Even Order Pascal Tensors are Positive Definite
Chunfeng Cui, Liqun Qi, Yannan Chen
TL;DR
The paper establishes that even-order Pascal tensors are positive definite and odd-order Pascal tensors are strongly completely positive, using an induction framework on tensor order and exploiting sub-tensors formed by fixing indices. It extends these results to broader families, notably generalized Pascal tensors and fractional Hadamard power tensors, via an Inherence Theorem that preserves PD for even orders and SCP for odd orders under suitable conditions. The determinant problem is tackled first in two dimensions, yielding $f(m,2)=\left[(m-1)\!\right]^m$ through Sylvester-Pascal matrices and LU decomposition, and then generalized to $n\ge3$ using Macaulay formula with several conjectures about the structure and factorization of $f(m,n)$. Together, these results illuminate the spectral and positivity structure of structured tensors and suggest a unifying framework for other completely positive tensor families.
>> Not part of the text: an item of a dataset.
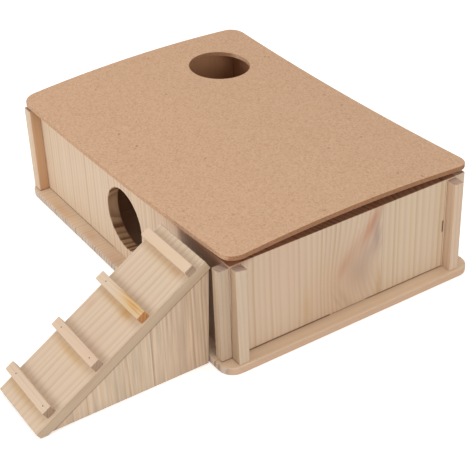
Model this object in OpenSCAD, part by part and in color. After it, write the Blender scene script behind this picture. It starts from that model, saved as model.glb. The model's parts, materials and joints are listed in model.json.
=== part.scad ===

The work also outlines several open conjectures and directions for future research in determinant formulas and odd-order positivity concepts. $
Abstract
In this paper, we show that even order Pascal tensors are positive definite, and odd order Pascal tensors are strongly completely positive. The significance of these is that our induction proof method also holds for some other families of completely positives tensors, whose construction satisfies certain rules, such an inherence property holds. We show that for all tensors in such a family, even order tensors would be positive definite, and odd order tensors would be strongly completely positive, as long as the matrices in this family are positive definite. In particular, we show that even order generalized Pascal tensors would be positive definite, and odd order generalized Pascal tensors would be strongly completely positive, as long as generalized Pascal matrices are positive definite. We also investigate even order positive definiteness and odd order strongly completely positivity for fractional Hadamard power tensors. Furthermore, we study determinants of Pascal tensors. We prove that the determinant of the $m$th order two dimensional symmetric Pascal tensor is equal to the $m$th power of the factorial of $m-1$.